--- YOUR INSTRUCTIONS ---
Everything from the first line down to the line containing "24, turn: -20.6" should be reproduced exactly; please include nothing else.

--- DATA PROVIDED ---
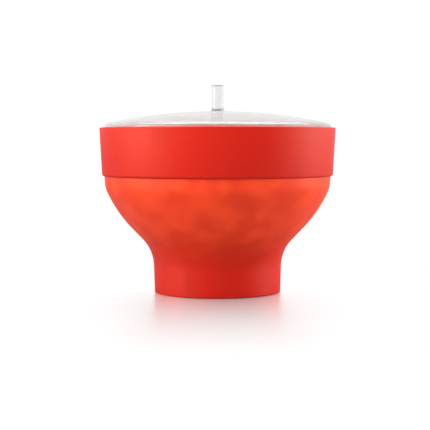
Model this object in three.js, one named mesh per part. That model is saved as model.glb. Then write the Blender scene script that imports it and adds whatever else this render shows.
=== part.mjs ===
// A collapsible microwave popcorn maker: a soft silicone bowl on a narrow foot, with a clear drop-in lid.
// Every piece is a surface of revolution about the vertical axis.
// Millimetres, +Z up, origin at the centre of the foot's underside.
//
// The bowl is one silicone moulding. It folds by rolling its thin wall down round the foot, so it is
// built here as the zones that move apart in that fold: foot cup, neck bend, three rings of the thin
// wall, shoulder bend and rim band. The rings are cut along vertical cylinders, so they can slide past
// each other as the wall goes down.

import * as THREE from "three";

// ---- Driving dimensions ----

// Foot and neck: a short, thick-walled cup with a slight draft, hollowed a little underneath.
const FOOT_RADIUS = 53.6;
const NECK_RADIUS = 54.3;
const NECK_TOP = 22.6;
const FOOT_CORNER = 1;
const FOOT_RING_INNER = 45;
const FOOT_RECESS = 1.2;
const FLOOR_TOP = 4.6;
const FLOOR_FILLET = 5;
const FOOT_WALL = 3.4;

// Thin folding wall: its outer line is a chain of tangent arcs, given as radius and turn in degrees.
// A positive turn leans outwards.
const WALL = 2.2;
const NECK_BEND = { radius: 34, turn: 42 };
const SLOPE_LENGTH = 13.5;
const BELLY = { radius: 108, turn: -19.4 };
const SHOULDER = { radius: 24, turn: -20.6 };

// Zones of the folding wall: it is cut at these radii, with a running gap between neighbours.
const FOLD_CUTS = [62, 71, 80, 89];
const CUT_GAP = 0.3;

// Rim band: the thick collar that stiffens the mouth and carries the lid on a ledge.
const BAND_BOTTOM = 98.6;
const BAND_CORNER = 2.4;
const BAND_BOTTOM_RADIUS = 97.8;
const BAND_INNER_RADIUS = 93.7;
const RIM_RADIUS = 100;
const RIM_TOP = 139.5;
const RIM_ROUND = 0.9;
const LIP = 2.4;
const LEDGE_TOP = 133;

// Lid: a clear shallow dome with a rounded shoulder and a skirt that stands just above the ledge.
const LID_RADIUS = 97;
const LID_SHELL = 2;
const LID_FOOT = LEDGE_TOP + 0.2;
const DOME_TOP = 153.4;
const DOME_RADIUS = 445;
const LID_SHOULDER = 6;

// Pull: a clear peg on a round lens-shaped foot plate. The plate is bonded into a dished seat in the top
// of the dome, with the thickness of the bond between them.
const PULL_TOP = 175.6;
const PULL_FOOT_RADIUS = 5.2;
const PULL_TIP_RADIUS = 5;
const PULL_ROUND = 1;
const PULL_FILLET = 2;
const PLATE_RADIUS = 22;
const PLATE_EDGE = 1.2;
const PLATE_MIDDLE = 3.5;
const BOND = 0.2;
const SEAT_RADIUS = 22.3;
const SEAT_SHELL = 1.8;

// Facets round the axis, and steps along the curved stretches of the outlines.
const FACETS = 48;
const PULL_FACETS = 24;
const NECK_STEPS = 6;
const WALL_STEPS = 4;
const LID_SHOULDER_STEPS = 5;
const DOME_STEPS = 5;
const DISH_STEPS = 4;
const CORNER_STEPS = 3;

const deg = THREE.MathUtils.degToRad;
const point = (r, z) => new THREE.Vector2(r, z);

// ---- Outlines ----

// A line drawn in the half plane (r, z) from a start point, by straight stretches and tangent arcs.
// The heading is measured from straight up, and a positive turn leans outwards.
class Outline {
  constructor(start, heading) {
    this.points = [start];
    this.heading = heading;
  }

  end() {
    return this.points[this.points.length - 1];
  }

  line(length) {
    const { x, y } = this.end();
    this.points.push(point(x + length * Math.sin(this.heading), y + length * Math.cos(this.heading)));
    return this;
  }

  arc(radius, turn, steps) {
    const { x, y } = this.end();
    const reach = Math.sign(turn) * radius;
    const centre = point(x + reach * Math.cos(this.heading), y - reach * Math.sin(this.heading));
    for (let i = 1; i <= steps; i++) {
      const h = this.heading + (turn * i) / steps;
      this.points.push(point(centre.x - reach * Math.cos(h), centre.y + reach * Math.sin(h)));
    }
    this.heading += turn;
    return this;
  }

  lineUpTo(z) {
    return this.line((z - this.end().y) / Math.cos(this.heading));
  }
}

// A rounded corner from one point to another, where lines through them would meet at the middle one.
function corner(from, at, to) {
  return new THREE.QuadraticBezierCurve(from, at, to).getPoints(CORNER_STEPS);
}

// The folding wall's outer line (inset 0) or a line that far inside it, from the neck to the band.
function wallLine(inset) {
  const draft = Math.atan2(NECK_RADIUS - FOOT_RADIUS, NECK_TOP);
  const start = point(NECK_RADIUS - inset * Math.cos(draft), NECK_TOP + inset * Math.sin(draft));
  const line = new Outline(start, draft)
    .arc(NECK_BEND.radius + inset, deg(NECK_BEND.turn), NECK_STEPS)
    .line(SLOPE_LENGTH)
    .arc(BELLY.radius - inset, deg(BELLY.turn), WALL_STEPS)
    .arc(SHOULDER.radius - inset, deg(SHOULDER.turn), WALL_STEPS)
    .lineUpTo(BAND_BOTTOM);
  line.points[0].y = NECK_TOP;
  return line.points;
}

// The part of an outline between two radii, with points worked out where it crosses them.
function between(points, low, high) {
  const inside = points.filter((p) => p.x > low && p.x < high);
  const crossing = (r) => {
    const i = points.findIndex((p, k) => k > 0 && points[k - 1].x <= r && p.x > r);
    if (i < 0) return [];
    const [a, b] = [points[i - 1], points[i]];
    return [point(r, a.y + ((b.y - a.y) * (r - a.x)) / (b.x - a.x))];
  };
  return [...crossing(low), ...inside, ...crossing(high)];
}

// The height at a radius of the dome's outer surface, or of one that far inside it.
function domeHeight(r, inset = 0) {
  return DOME_TOP - DOME_RADIUS + Math.sqrt((DOME_RADIUS - inset) ** 2 - r ** 2);
}

// The underside of the pull's foot plate, which is a shallow dish, or a line that far below it: from the
// axis out to a radius. The plate is thickest on the axis and thins to its edge.
function dishLine(drop, radius) {
  const bottom = DOME_TOP - PLATE_MIDDLE;
  const rise = domeHeight(PLATE_RADIUS) - PLATE_EDGE - bottom;
  const dishRadius = (PLATE_RADIUS ** 2 + rise ** 2) / (2 * rise);
  const line = [];
  for (let i = 0; i <= DISH_STEPS; i++) {
    const r = (radius * i) / DISH_STEPS;
    line.push(point(r, bottom - drop + dishRadius - Math.sqrt(dishRadius ** 2 - r ** 2)));
  }
  return line;
}

// The lid's outer line (inset 0) or a line that far inside it: skirt, rounded shoulder, then the dome
// as far in as the given radius. The shoulder's arc is tangent to the skirt and to the dome.
function lidLine(inset, innermost) {
  const centreRadius = LID_RADIUS - LID_SHOULDER;
  const lean = Math.asin(centreRadius / (DOME_RADIUS - LID_SHOULDER));
  const centre = point(centreRadius, domeHeight(centreRadius, LID_SHOULDER));
  const line = new Outline(point(LID_RADIUS - inset, LID_FOOT), 0)
    .lineUpTo(centre.y)
    .arc(LID_SHOULDER - inset, lean - Math.PI / 2, LID_SHOULDER_STEPS);
  const domeEdge = line.end().x;
  for (let i = 1; i <= DOME_STEPS; i++) {
    const r = THREE.MathUtils.lerp(domeEdge, innermost, i / DOME_STEPS);
    line.points.push(point(r, domeHeight(r, inset)));
  }
  return line.points;
}

// ---- Solids ----

// Turns an outline about the vertical axis. It runs up the outside and comes back down the inside.
function turned(name, outline, material, facets = FACETS) {
  const geometry = new THREE.LatheGeometry(outline, facets);
  geometry.rotateX(Math.PI / 2);
  const mesh = new THREE.Mesh(geometry, material);
  mesh.name = name;
  return mesh;
}

const closed = (outline) => [...outline, outline[0].clone()];

// One zone of the folding wall, between two radii.
function wallZone(name, low, high, material) {
  const outer = between(wallLine(0), low, high);
  const inner = between(wallLine(WALL), low, high);
  return turned(name, closed([...outer, ...inner.reverse()]), material);
}

function footCup(material) {
  const inside = FOOT_RADIUS - FOOT_WALL;
  return turned(
    "foot_cup",
    [
      point(0, FOOT_RECESS),
      point(FOOT_RING_INNER - FOOT_RECESS, FOOT_RECESS),
      point(FOOT_RING_INNER, 0),
      ...corner(
        point(FOOT_RADIUS - FOOT_CORNER, 0),
        point(FOOT_RADIUS, 0),
        point(FOOT_RADIUS, FOOT_CORNER),
      ),
      point(NECK_RADIUS, NECK_TOP),
      point(NECK_RADIUS - WALL, NECK_TOP),
      ...corner(
        point(inside, FLOOR_TOP + FLOOR_FILLET),
        point(inside, FLOOR_TOP),
        point(inside - FLOOR_FILLET, FLOOR_TOP),
      ),
      point(0, FLOOR_TOP),
    ],
    material,
  );
}

function rimBand(material) {
  const wallOutside = wallLine(0).pop().x;
  const wallInside = wallLine(WALL).pop().x;
  const lipInside = RIM_RADIUS - LIP;
  return turned(
    "rim_band",
    closed([
      point(wallInside, BAND_BOTTOM),
      ...corner(
        point(wallOutside, BAND_BOTTOM),
        point(BAND_BOTTOM_RADIUS, BAND_BOTTOM),
        point(BAND_BOTTOM_RADIUS, BAND_BOTTOM + BAND_CORNER),
      ),
      ...corner(
        point(RIM_RADIUS, RIM_TOP - RIM_ROUND),
        point(RIM_RADIUS, RIM_TOP),
        point(RIM_RADIUS - RIM_ROUND, RIM_TOP),
      ),
      point(lipInside, RIM_TOP),
      point(lipInside, LEDGE_TOP),
      point(BAND_INNER_RADIUS, LEDGE_TOP),
    ]),
    material,
  );
}

function lidDome(material) {
  const seatBackRadius = SEAT_RADIUS + LID_SHELL;
  const domeStart = seatBackRadius + LID_SHELL;
  return turned(
    "lid_dome",
    [
      ...dishLine(BOND + SEAT_SHELL, seatBackRadius),
      ...lidLine(LID_SHELL, domeStart).reverse(),
      ...lidLine(0, SEAT_RADIUS),
      ...dishLine(BOND, SEAT_RADIUS).reverse(),
    ],
    material,
  );
}

function lidPull(material) {
  const filletRadius = PULL_FOOT_RADIUS + PULL_FILLET;
  return turned(
    "lid_pull",
    [
      ...dishLine(0, PLATE_RADIUS),
      point(PLATE_RADIUS, domeHeight(PLATE_RADIUS)),
      ...corner(
        point(filletRadius, domeHeight(filletRadius)),
        point(PULL_FOOT_RADIUS, domeHeight(PULL_FOOT_RADIUS)),
        point(PULL_FOOT_RADIUS, domeHeight(PULL_FOOT_RADIUS) + PULL_FILLET),
      ),
      ...corner(
        point(PULL_TIP_RADIUS, PULL_TOP - PULL_ROUND),
        point(PULL_TIP_RADIUS, PULL_TOP),
        point(PULL_TIP_RADIUS - PULL_ROUND, PULL_TOP),
      ),
      point(0, PULL_TOP),
    ],
    material,
    PULL_FACETS,
  );
}

// ---- Assembly ----

const redSilicone = new THREE.MeshStandardMaterial({ color: 0xe23a28, roughness: 0.5, metalness: 0 });
const clearPlastic = new THREE.MeshStandardMaterial({
  color: 0xeceeec,
  roughness: 0.12,
  metalness: 0,
  transparent: true,
  opacity: 0.4,
});
const clearSilicone = new THREE.MeshStandardMaterial({
  color: 0xe6eaec,
  roughness: 0.2,
  metalness: 0,
  transparent: true,
  opacity: 0.5,
});

const popcornMaker = new THREE.Group();
const [bendEnd, lowerEnd, middleEnd, upperEnd] = FOLD_CUTS;
const half = CUT_GAP / 2;
popcornMaker.add(
  footCup(redSilicone),
  wallZone("neck_bend", 0, bendEnd - half, redSilicone),
  wallZone("lower_fold_ring", bendEnd + half, lowerEnd - half, redSilicone),
  wallZone("middle_fold_ring", lowerEnd + half, middleEnd - half, redSilicone),
  wallZone("upper_fold_ring", middleEnd + half, upperEnd - half, redSilicone),
  wallZone("shoulder_bend", upperEnd + half, RIM_RADIUS, redSilicone),
  rimBand(redSilicone),
  lidDome(clearPlastic),
  lidPull(clearSilicone),
);

export default popcornMaker;
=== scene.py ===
# %% [markdown]
# # A collapsible popcorn maker
#
# The object is a soft red silicone bowl on a narrow foot, with a clear lid that drops into its rim and a
# clear peg to lift the lid by. It is round, so nearly everything here is one outline turned about the
# vertical axis. The interest is in the finishes: satin silicone that glows a little where the wall is thin,
# and two kinds of clear plastic.
#
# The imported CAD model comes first. It holds the sizes and the bodies that move, and the pieces made here
# stand for its solids without changing any of its measures.

# %% Load the frame
import math
import bpy
import numpy as np
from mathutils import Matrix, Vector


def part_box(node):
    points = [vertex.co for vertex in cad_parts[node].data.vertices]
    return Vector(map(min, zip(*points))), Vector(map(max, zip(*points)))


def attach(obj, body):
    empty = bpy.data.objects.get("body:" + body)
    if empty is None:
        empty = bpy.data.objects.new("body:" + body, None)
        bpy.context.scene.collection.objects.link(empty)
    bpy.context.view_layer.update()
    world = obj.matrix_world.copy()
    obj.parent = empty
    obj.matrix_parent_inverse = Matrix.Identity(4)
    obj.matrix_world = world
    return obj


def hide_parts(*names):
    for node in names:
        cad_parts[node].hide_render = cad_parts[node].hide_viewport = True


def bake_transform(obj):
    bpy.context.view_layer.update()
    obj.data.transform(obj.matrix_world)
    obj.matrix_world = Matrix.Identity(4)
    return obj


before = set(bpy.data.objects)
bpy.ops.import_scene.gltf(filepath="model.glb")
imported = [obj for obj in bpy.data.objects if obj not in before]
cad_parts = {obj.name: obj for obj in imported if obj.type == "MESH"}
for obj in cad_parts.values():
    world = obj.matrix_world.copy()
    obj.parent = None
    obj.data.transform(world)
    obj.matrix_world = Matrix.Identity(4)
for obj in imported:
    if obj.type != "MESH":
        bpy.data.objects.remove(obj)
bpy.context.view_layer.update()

# %% [markdown]
# ## The camera
#
# A long lens stands about a metre away, only just above the table, as is usual for a product. The long lens
# keeps the sides of the foot upright. The camera is a little lower than the rim, so the rim is seen as a thin
# curve that bulges upwards, and the lid shows only as a low pale dome above it.

# %% Camera
CAMERA_DISTANCE = 1.0095
CAMERA_HEIGHT = 0.1273
CAMERA_DOWN = math.radians(3.52)
CAMERA_LEFT = math.radians(0.12)
LENS_MM = 99.2

camera_data = bpy.data.cameras.new("camera")
camera_data.lens = LENS_MM
camera = bpy.data.objects.new("camera", camera_data)
camera.location = (0, -CAMERA_DISTANCE, CAMERA_HEIGHT)
camera.rotation_euler = (math.pi / 2 - CAMERA_DOWN, 0, CAMERA_LEFT)
bpy.context.scene.collection.objects.link(camera)
bpy.context.scene.camera = camera
bpy.context.scene.view_settings.view_transform = "Standard"
print(f"camera: {LENS_MM} mm lens, {1000 * CAMERA_HEIGHT:.0f} mm up, {1000 * CAMERA_DISTANCE:.0f} mm away")

# %% [markdown]
# ## Drawing an outline
#
# A moulding is designed as straight stretches joined by arcs that are tangent to them, because that is what
# a mould cutter can follow and what feels smooth in the hand. So an outline is drawn the same way here: from
# a start point and a heading, stretch by stretch. Each stretch is worked out as a whole array.
#
# Sharp corners don't exist on mouldings either. `rounded` replaces each corner of a polygon by an arc.

# %% Outline helpers
STEP = 0.0012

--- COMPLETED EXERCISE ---
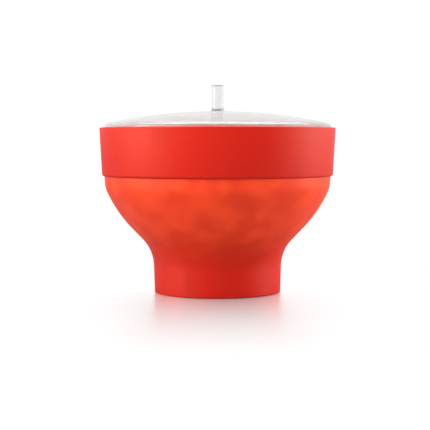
Model this object in three.js, one named mesh per part. That model is saved as model.glb. Then write the Blender scene script that imports it and adds whatever else this render shows.
=== part.mjs ===
// A collapsible microwave popcorn maker: a soft silicone bowl on a narrow foot, with a clear drop-in lid.
// Every piece is a surface of revolution about the vertical axis.
// Millimetres, +Z up, origin at the centre of the foot's underside.
//
// The bowl is one silicone moulding. It folds by rolling its thin wall down round the foot, so it is
// built here as the zones that move apart in that fold: foot cup, neck bend, three rings of the thin
// wall, shoulder bend and rim band. The rings are cut along vertical cylinders, so they can slide past
// each other as the wall goes down.

import * as THREE from "three";

// ---- Driving dimensions ----

// Foot and neck: a short, thick-walled cup with a slight draft, hollowed a little underneath.
const FOOT_RADIUS = 53.6;
const NECK_RADIUS = 54.3;
const NECK_TOP = 22.6;
const FOOT_CORNER = 1;
const FOOT_RING_INNER = 45;
const FOOT_RECESS = 1.2;
const FLOOR_TOP = 4.6;
const FLOOR_FILLET = 5;
const FOOT_WALL = 3.4;

// Thin folding wall: its outer line is a chain of tangent arcs, given as radius and turn in degrees.
// A positive turn leans outwards.
const WALL = 2.2;
const NECK_BEND = { radius: 34, turn: 42 };
const SLOPE_LENGTH = 13.5;
const BELLY = { radius: 108, turn: -19.4 };
const SHOULDER = { radius: 24, turn: -20.6 };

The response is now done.